Among her favorite memories, “I adored the relationship between Dorothy and her mother. I think that was one of the great comic duos ever. In one show, she enrolled us in a mother-daughter beauty contest. We did Sonny and Cher’s ‘I Got You, Babe.’ Judy Evans, our costume designer, put Estelle in a furry jacket and a moustache. And I had hair down to my rear. It went from legitimate acting to burlesque, and both were just as real.”
White says that Arthur was “the glue who held us all together. Sophia would go in one direction, Blanche in another and Rose in another, and with one line, she’d pull us back. And she didn’t even have to open her mouth — with one look, she could do it.”
To McClanahan, Arthur was the rock, the “sane one,” the calm eye of the hurricane. But it’s a personal kindness that stands out among the professional kudos. “The first year of the show, my mother died before Thanksgiving,” she says. “It was a terrible trauma to me. I had to fly back to Oklahoma, and then I flew back to California on Thanksgiving. I walked into my empty house. It was dusk. The lights were off, and it was dark. I don’t know why, but I called Bea and told her I’d just come back from my mother’s funeral. She said, ‘You’re coming right over.’ I said, ‘Don’t you have people over?’ She said yes. I did come over, and she put me up in her guest room and brought me a tray of food in bed.”
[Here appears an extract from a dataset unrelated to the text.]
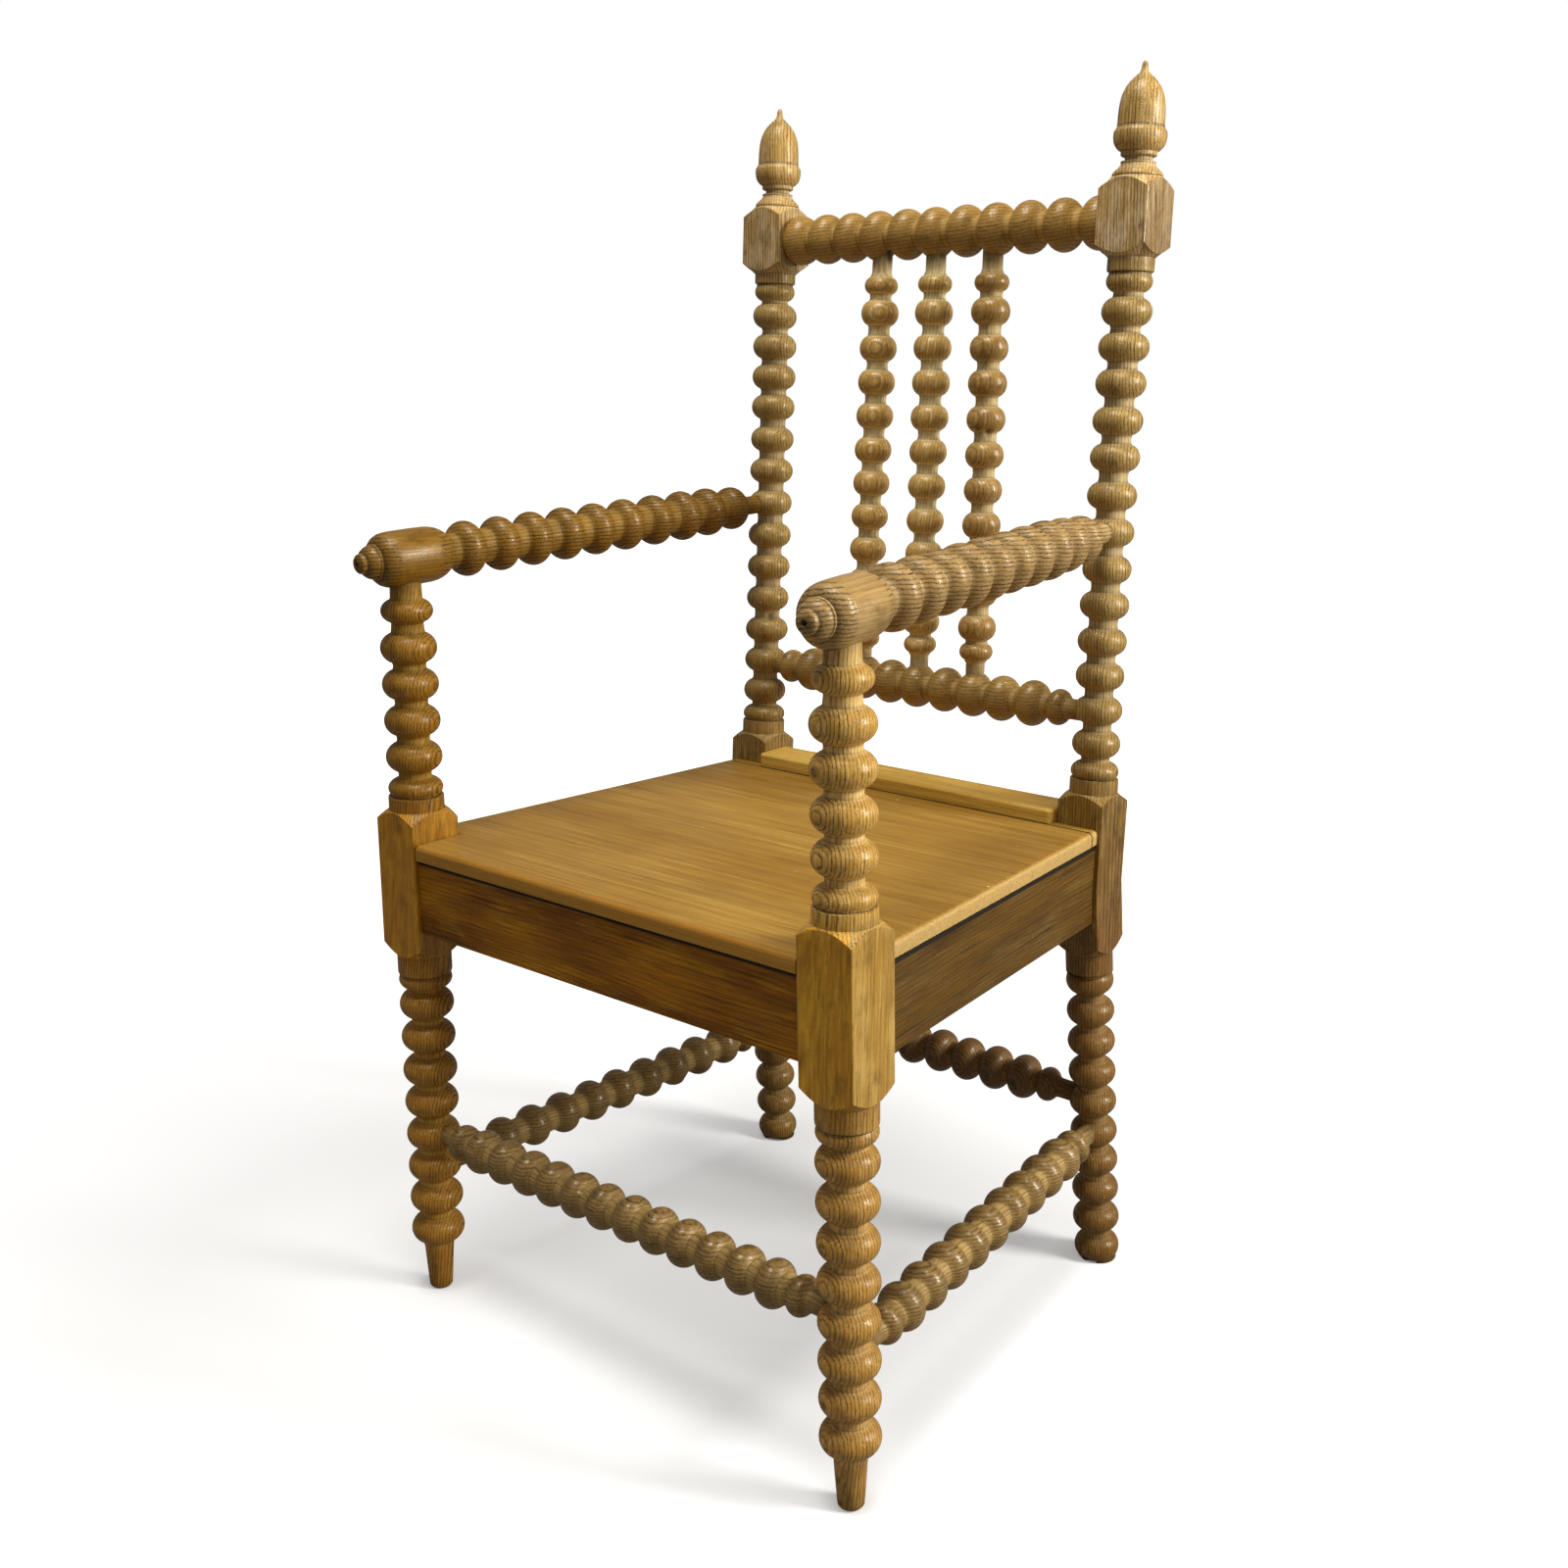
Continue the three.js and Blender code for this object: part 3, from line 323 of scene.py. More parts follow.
def grid_mesh(name, points):
    """A closed skin over a stack of rings; points is rings x columns x 3."""
    rings, columns, _ = points.shape
    faces = []
    for low in range(0, (rings - 1) * columns, columns):
        for j in range(columns):
            k = (j + 1) % columns
            faces.append((low + j, low + k, low + columns + k, low + columns + j))
    faces.append(tuple(range(columns - 1, -1, -1)))
    faces.append(tuple(range((rings - 1) * columns, rings * columns)))
    mesh = bpy.data.meshes.new(name)
    mesh.from_pydata(points.reshape(-1, 3).tolist(), [], faces)
    mesh.update()
    smooth(mesh, TURNED_SHARP)
    return mesh


# Out of round and wander as shares of the radius, and the wander's length
SHRINK_SHARE = 0.006
WANDER_SHARE = 0.003
WANDER_LENGTH = 61


def oval(angles, along, seed):
    """Old turned work shrinks out of round by a hair, and the tool leaves a slow wander."""
    pick = random.Random(seed)
    turn = pick.uniform(0, math.pi)
    wander = WANDER_SHARE * np.sin(along / WANDER_LENGTH + pick.uniform(0, 6))
    shrunk = SHRINK_SHARE * (1 - np.cos(2 * (angles - turn))) / 2
    return 1 - shrunk - WANDER_SHARE + np.minimum(wander, 0)


def turned_points(rows, seed):
    angles = np.arange(COLUMNS) * 2 * math.pi / COLUMNS
    points = []
    for along, radius, _, _ in rows:
        r = radius * oval(angles, along, seed)
        points.append(np.stack([r * np.cos(angles), r * np.sin(angles), np.full(COLUMNS, along)], axis=1))
    return np.array(points)


def dented(points, dark, dents):
    """Pushes the skin in around each dent, as a knock or a lost chip does, and darkens it."""
    flat = points.reshape(-1, 3)
    for along, turn, radius, depth in dents:
        nearest = np.argmin(np.abs(points[:, 0, 2] - along))
        size = np.linalg.norm(points[nearest, 0, :2])
        centre = np.array((size * math.cos(turn), size * math.sin(turn), along))
        share = np.clip(1 - np.linalg.norm(flat - centre, axis=1) / radius, 0, 1)
        inward = -flat[:, :2] / np.maximum(np.linalg.norm(flat[:, :2], axis=1, keepdims=True), 1e-6)
        flat[:, :2] += inward * (depth * share ** 0.5)[:, None]
        dark = np.maximum(dark, np.clip(1.6 * share, 0, 1))
    return flat.reshape(points.shape), dark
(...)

Arthur left Golden Girls in 1992 because, as with Maude, she felt there was no more material to plumb; a spin-off with the remaining three, The Golden Palace, was short-lived. She later toured the country and the world with her own autobiographical show, touching down on Broadway in 2002. Since then she has acted occasionally, with an appearance on Malcolm in the Middle and, more recently, as Larry David’s mother on Curb Your Enthusiasm. And she continues to pursue another longtime passion, working on behalf of animal rights.
She never dreamt she’d be in two series that have left such an indelible mark on popular culture. But, she muses, “I don’t think it’s a mistake. It absolutely starts with the writing, and with truth. All you have to do is be true to it, and it’s there.”